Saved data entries
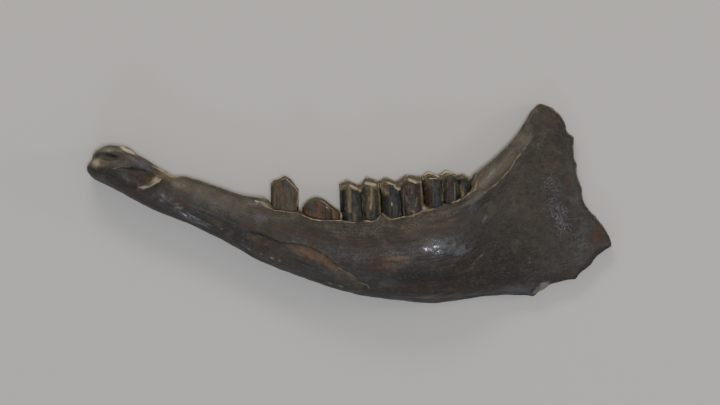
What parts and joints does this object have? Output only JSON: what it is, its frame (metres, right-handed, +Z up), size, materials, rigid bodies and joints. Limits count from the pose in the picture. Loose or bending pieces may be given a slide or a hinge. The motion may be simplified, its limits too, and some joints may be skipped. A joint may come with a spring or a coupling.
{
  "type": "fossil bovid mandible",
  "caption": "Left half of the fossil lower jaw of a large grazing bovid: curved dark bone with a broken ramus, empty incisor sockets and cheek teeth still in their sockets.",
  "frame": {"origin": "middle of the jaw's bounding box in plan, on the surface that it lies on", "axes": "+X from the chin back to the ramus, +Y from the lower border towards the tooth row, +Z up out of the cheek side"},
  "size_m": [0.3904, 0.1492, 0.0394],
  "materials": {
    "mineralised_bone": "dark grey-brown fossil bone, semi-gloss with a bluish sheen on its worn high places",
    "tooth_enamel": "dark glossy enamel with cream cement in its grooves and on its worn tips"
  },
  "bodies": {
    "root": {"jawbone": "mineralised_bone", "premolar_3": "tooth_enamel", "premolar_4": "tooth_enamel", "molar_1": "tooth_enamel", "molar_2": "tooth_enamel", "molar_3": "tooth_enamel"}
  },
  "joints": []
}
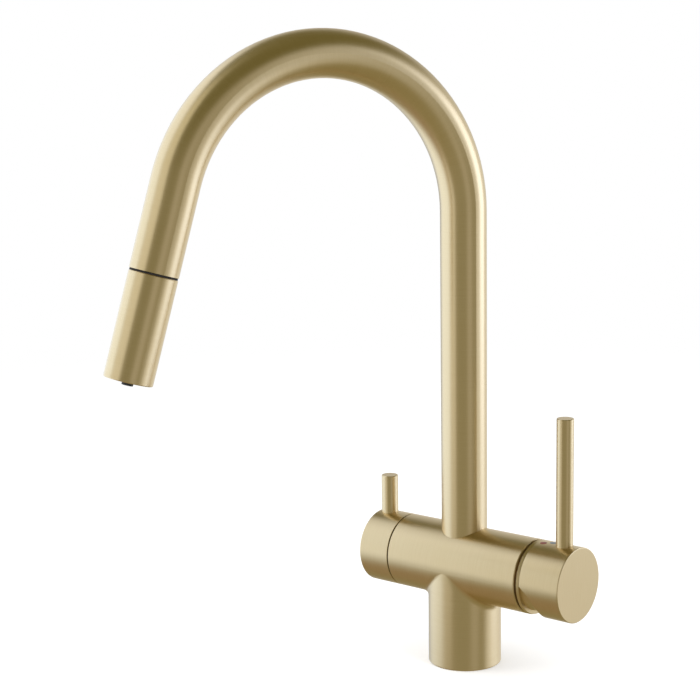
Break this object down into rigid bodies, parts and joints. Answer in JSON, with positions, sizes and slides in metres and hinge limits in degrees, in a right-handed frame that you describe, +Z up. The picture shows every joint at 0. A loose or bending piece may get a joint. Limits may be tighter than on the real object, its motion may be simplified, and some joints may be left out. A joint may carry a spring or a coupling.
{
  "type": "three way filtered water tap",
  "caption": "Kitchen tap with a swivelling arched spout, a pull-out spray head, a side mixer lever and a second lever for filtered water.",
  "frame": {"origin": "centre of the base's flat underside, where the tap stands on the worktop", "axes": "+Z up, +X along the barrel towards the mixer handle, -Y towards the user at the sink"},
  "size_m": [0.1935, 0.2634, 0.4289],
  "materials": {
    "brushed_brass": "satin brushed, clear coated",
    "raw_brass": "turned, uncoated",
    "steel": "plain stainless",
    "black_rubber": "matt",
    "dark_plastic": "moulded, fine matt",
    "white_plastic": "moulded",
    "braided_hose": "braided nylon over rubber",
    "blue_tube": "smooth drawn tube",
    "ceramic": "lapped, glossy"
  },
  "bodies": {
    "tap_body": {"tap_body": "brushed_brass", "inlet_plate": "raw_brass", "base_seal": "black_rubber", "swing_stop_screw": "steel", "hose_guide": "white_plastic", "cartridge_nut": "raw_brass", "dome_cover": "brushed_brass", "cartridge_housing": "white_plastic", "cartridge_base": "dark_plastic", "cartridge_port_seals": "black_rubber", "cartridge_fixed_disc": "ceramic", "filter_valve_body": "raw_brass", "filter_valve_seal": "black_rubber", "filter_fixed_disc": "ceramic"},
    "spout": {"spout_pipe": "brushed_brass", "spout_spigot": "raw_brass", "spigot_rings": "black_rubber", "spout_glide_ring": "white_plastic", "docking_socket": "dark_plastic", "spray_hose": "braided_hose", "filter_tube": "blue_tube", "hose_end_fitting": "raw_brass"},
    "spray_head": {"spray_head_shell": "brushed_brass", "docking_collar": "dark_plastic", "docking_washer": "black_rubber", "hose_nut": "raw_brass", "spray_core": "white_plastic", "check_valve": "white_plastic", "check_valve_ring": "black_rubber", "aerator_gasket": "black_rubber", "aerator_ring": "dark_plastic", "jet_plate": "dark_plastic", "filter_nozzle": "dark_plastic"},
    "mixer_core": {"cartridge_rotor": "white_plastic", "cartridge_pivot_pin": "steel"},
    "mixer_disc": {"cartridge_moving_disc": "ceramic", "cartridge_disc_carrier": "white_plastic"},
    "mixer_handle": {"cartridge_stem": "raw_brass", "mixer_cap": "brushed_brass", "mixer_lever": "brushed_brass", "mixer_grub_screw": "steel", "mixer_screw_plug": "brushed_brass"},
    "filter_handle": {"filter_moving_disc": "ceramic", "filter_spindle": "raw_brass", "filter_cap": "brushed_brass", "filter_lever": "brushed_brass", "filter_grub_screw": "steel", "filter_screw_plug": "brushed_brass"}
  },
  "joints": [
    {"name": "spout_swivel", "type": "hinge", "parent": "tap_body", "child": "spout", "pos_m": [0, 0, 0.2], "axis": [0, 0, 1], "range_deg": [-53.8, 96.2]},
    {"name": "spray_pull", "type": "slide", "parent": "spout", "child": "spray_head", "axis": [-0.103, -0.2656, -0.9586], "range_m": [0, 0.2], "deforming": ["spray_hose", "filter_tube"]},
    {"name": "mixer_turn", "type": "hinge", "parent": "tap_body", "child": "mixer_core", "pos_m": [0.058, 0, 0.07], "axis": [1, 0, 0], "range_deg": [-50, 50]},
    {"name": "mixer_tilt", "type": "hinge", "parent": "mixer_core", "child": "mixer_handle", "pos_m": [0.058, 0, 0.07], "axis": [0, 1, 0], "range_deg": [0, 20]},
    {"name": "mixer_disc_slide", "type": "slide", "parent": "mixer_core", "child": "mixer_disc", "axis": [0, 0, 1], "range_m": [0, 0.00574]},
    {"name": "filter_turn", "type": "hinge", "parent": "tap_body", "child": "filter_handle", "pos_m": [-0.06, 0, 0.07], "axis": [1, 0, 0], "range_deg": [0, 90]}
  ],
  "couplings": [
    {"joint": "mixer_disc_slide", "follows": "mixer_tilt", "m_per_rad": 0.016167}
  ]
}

---

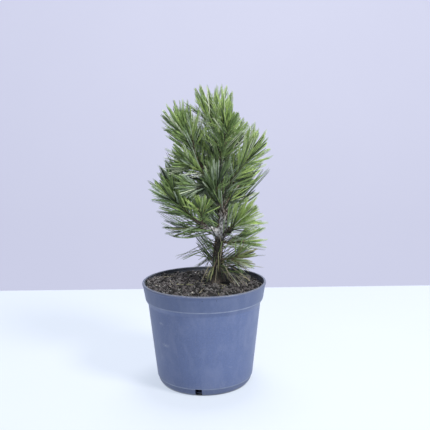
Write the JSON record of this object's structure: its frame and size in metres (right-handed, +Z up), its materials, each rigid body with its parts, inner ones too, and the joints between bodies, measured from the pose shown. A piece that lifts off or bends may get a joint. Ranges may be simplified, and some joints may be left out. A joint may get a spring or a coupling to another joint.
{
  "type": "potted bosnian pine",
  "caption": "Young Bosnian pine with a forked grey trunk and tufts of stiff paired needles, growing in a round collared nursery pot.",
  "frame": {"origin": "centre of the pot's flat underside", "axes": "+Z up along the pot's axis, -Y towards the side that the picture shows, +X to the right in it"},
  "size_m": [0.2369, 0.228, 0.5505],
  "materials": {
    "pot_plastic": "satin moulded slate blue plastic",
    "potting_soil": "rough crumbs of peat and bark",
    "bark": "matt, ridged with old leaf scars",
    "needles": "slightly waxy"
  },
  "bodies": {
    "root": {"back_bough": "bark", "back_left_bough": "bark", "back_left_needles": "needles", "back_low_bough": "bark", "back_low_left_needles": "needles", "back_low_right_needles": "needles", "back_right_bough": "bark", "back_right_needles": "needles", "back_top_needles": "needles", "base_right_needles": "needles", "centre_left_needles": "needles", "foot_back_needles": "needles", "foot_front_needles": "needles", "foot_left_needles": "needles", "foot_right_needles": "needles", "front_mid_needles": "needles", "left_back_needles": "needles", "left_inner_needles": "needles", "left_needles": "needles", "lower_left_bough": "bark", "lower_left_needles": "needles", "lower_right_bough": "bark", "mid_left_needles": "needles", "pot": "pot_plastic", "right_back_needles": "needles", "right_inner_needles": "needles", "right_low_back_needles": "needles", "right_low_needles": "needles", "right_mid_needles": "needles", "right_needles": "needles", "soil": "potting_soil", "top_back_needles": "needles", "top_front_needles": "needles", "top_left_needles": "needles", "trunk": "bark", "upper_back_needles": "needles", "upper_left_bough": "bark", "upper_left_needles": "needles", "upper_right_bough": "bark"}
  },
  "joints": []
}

• **What is needed**
Copy all lines from the listing that contain "parts".

• **Solved exercise**
What parts and joints does this object have? Output only JSON: what it is, its frame (metres, right-handed, +Z up), size, materials, rigid bodies and joints. Limits count from the pose in the picture. Loose or bending pieces may be given a slide or a hinge. The motion may be simplified, its limits too, and some joints may be skipped. A joint may come with a spring or a coupling.
Break this object down into rigid bodies, parts and joints. Answer in JSON, with positions, sizes and slides in metres and hinge limits in degrees, in a right-handed frame that you describe, +Z up. The picture shows every joint at 0. A loose or bending piece may get a joint. Limits may be tighter than on the real object, its motion may be simplified, and some joints may be left out. A joint may carry a spring or a coupling.
Write the JSON record of this object's structure: its frame and size in metres (right-handed, +Z up), its materials, each rigid body with its parts, inner ones too, and the joints between bodies, measured from the pose shown. A piece that lifts off or bends may get a joint. Ranges may be simplified, and some joints may be left out. A joint may get a spring or a coupling to another joint.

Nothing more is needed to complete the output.